Xavier Kouassi

Personal information
- Full name: Xavier Laglais Kouassi
- Date of birth: 28 December 1989 (age 36)
- Place of birth: San-Pédro, Ivory Coast
- Height: 1.73 m (5 ft 8 in)
- Position: Defender

Youth career
- 2008–2009: Séwé Sports

Senior career*
- Years: Team / Apps / (Gls)
- 2009–2013: Servette / 93 / (2)
- 2013–2016: FC Sion / 68 / (0)
- 2016–2017: New England Revolution / 23 / (1)
- 2018–2020: FC Sion / 54 / (0)
- 2020: Neuchâtel Xamax / 10 / (0)
- 2020–2025: Pau / 150 / (0)

International career
- 2011: Ivory Coast / 1 / (0)

= Xavier Kouassi =

Ivorian footballer (born 1989)

Xavier Laglais Kouassi (born 28 December 1989) is an Ivorian professional footballer who plays as a defender.

He spent most of his career in the Swiss Super League with Servette and two spells at Sion. He made 215 total appearances in the competition and won the Swiss Cup with Sion in 2015. He also played in Major League Soccer for the New England Revolution in 2017.

Kouassi earned one cap for the Ivory Coast against Israel in August 2011.

==Club career==
===Early career===
Born in San-Pédro, Kouassi began his career at local side Séwé Sports before moving to Servette FC in the Swiss Super League in 2009. He made his professional debut on 1 November that year, playing the full 90 minutes of a goalless away draw with FC Winterthur.

On 16 July 2013, Kouassi transferred to FC Sion of the same league, on a three-year deal. He played five of six matches as they won the Swiss Cup in 2014–15, including the 3–0 final win over FC Basel on 7 June.

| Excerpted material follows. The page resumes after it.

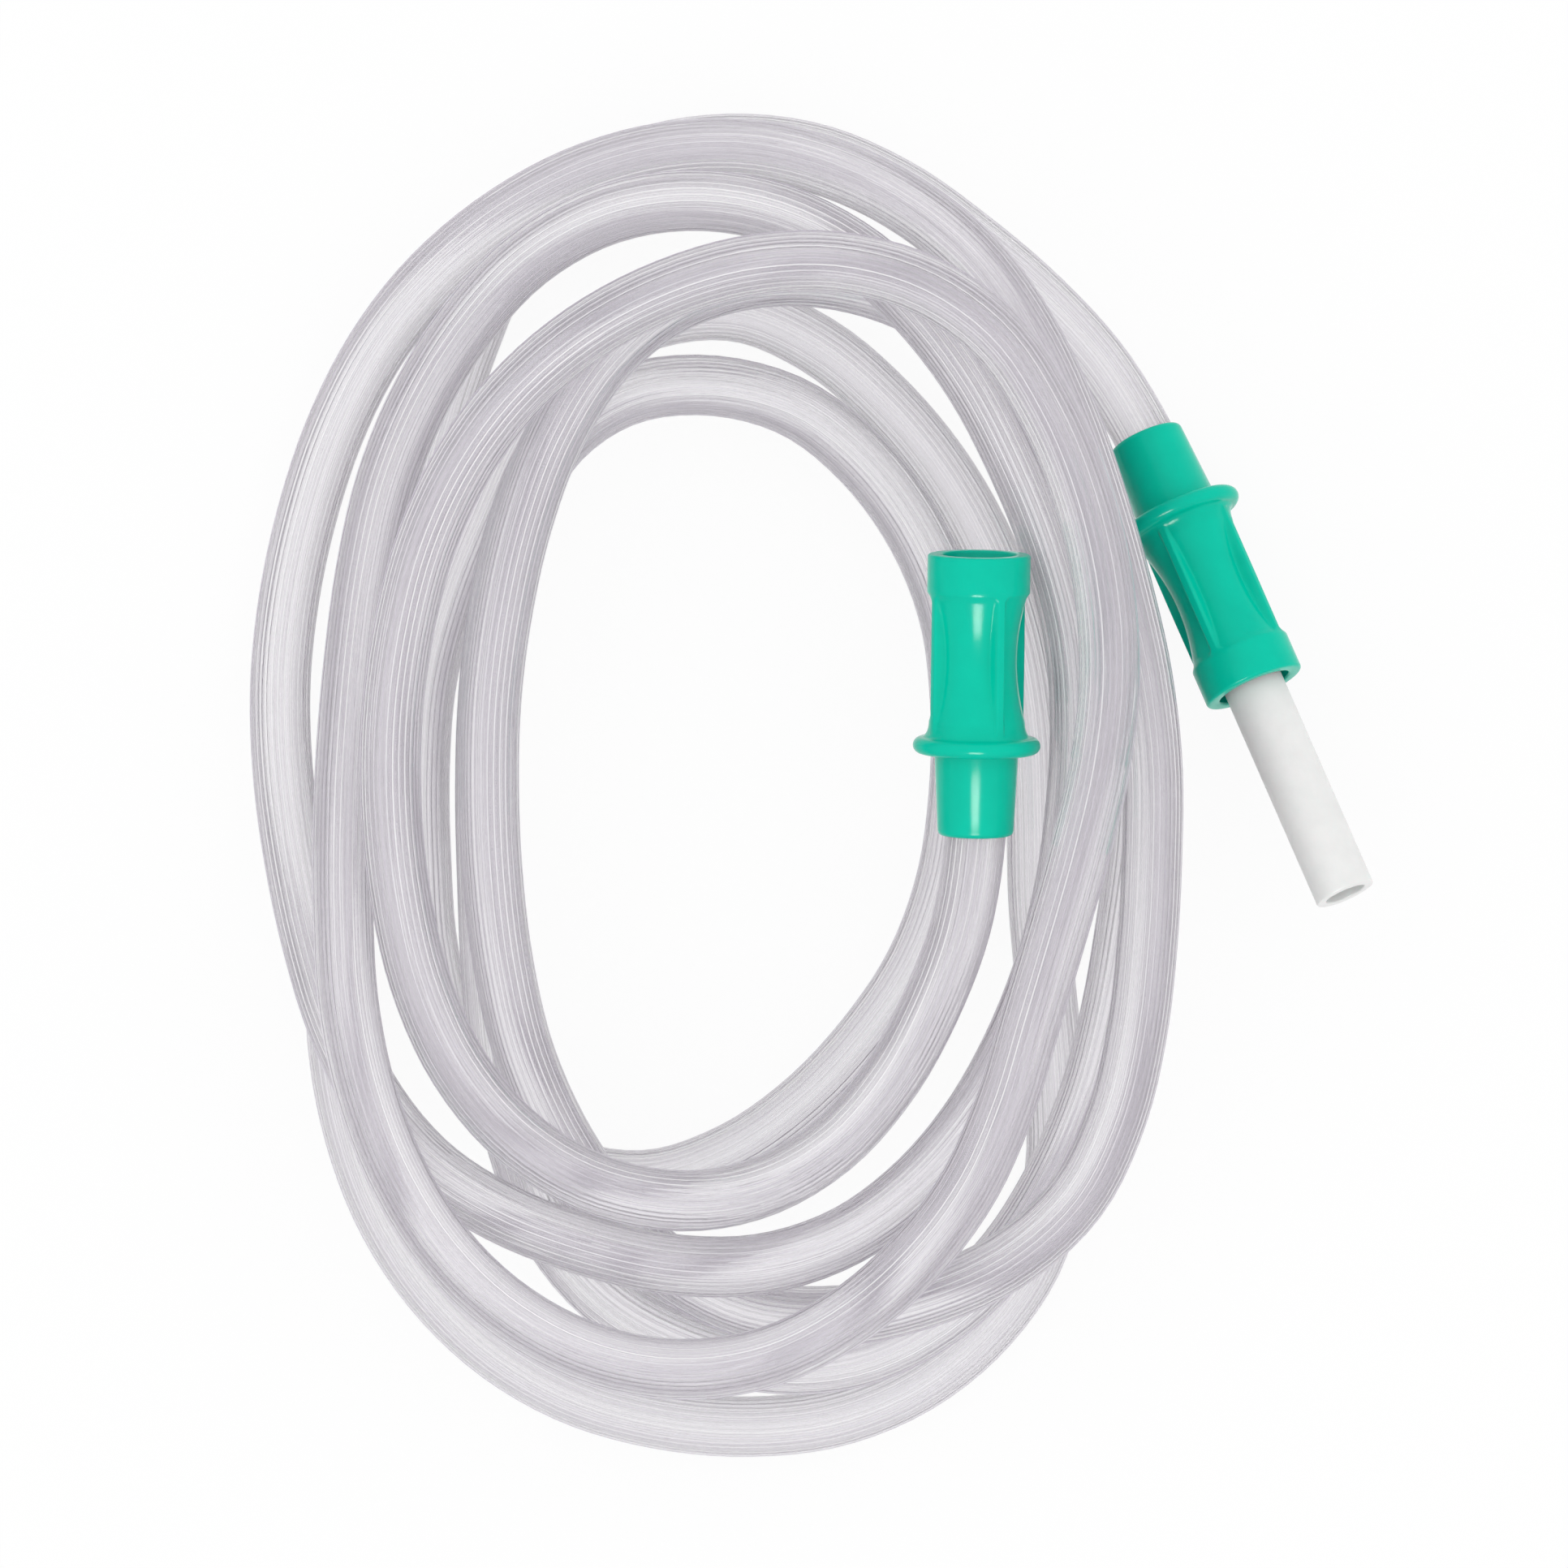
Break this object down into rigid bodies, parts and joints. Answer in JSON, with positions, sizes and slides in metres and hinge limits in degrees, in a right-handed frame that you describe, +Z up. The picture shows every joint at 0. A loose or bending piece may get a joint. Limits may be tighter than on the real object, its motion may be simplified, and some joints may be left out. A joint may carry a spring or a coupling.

===New England Revolution===
Kouassi joined the New England Revolution of Major League Soccer on 1 February 2016, joining as a designated player effective from July. However, a major injury to his right knee ruled him out for over a year, and he did not debut for his new team until 19 March 2017 in a 2–1 loss to FC Dallas; though used for only 45 minutes per game in pre-season due to this injury, he made it to 79. He was praised for his performance by head coach Jay Heaps and teammate Scott Caldwell.

On 1 June 2017, Kouassi scored his only goal for the Revs in a 2–2 draw with New York City FC. In September, he received straight red cards in heavy away losses to Atlanta United FC (7–0) and Orlando City SC (6–1), in the 16th and 11th minutes of the respective games.

===Return to Sion===
Kouassi returned to Sion on 15 February 2018, the last day of Switzerland's transfer window. In February 2020, before the Super League was postponed due to the COVID-19 pandemic, he was sent off in consecutive matches against FC Zürich and Neuchâtel Xamax FCS. The latter dismissal earned him a public criticism by club owner Christian Constantin, who considered it to have "murdered" the entire team's efforts.

Club captain Kouassi and eight other players were sacked by Sion on 20 March 2020, having refused a pay-cut amidst the pandemic.

===Neuchâtel Xamax===
On 16 June 2020, Kouassi signed for Neuchâtel Xamax.

===Pau FC===
On 13 September 2020, Kouassi signed for Pau FC.

==International career==
Kouassi earned one cap for the Ivory Coast on 10 August 2011. He replaced Gervinho in the last minute of a 4–3 friendly win over Israel at the Stade de Genève, the home of his then-club Servette.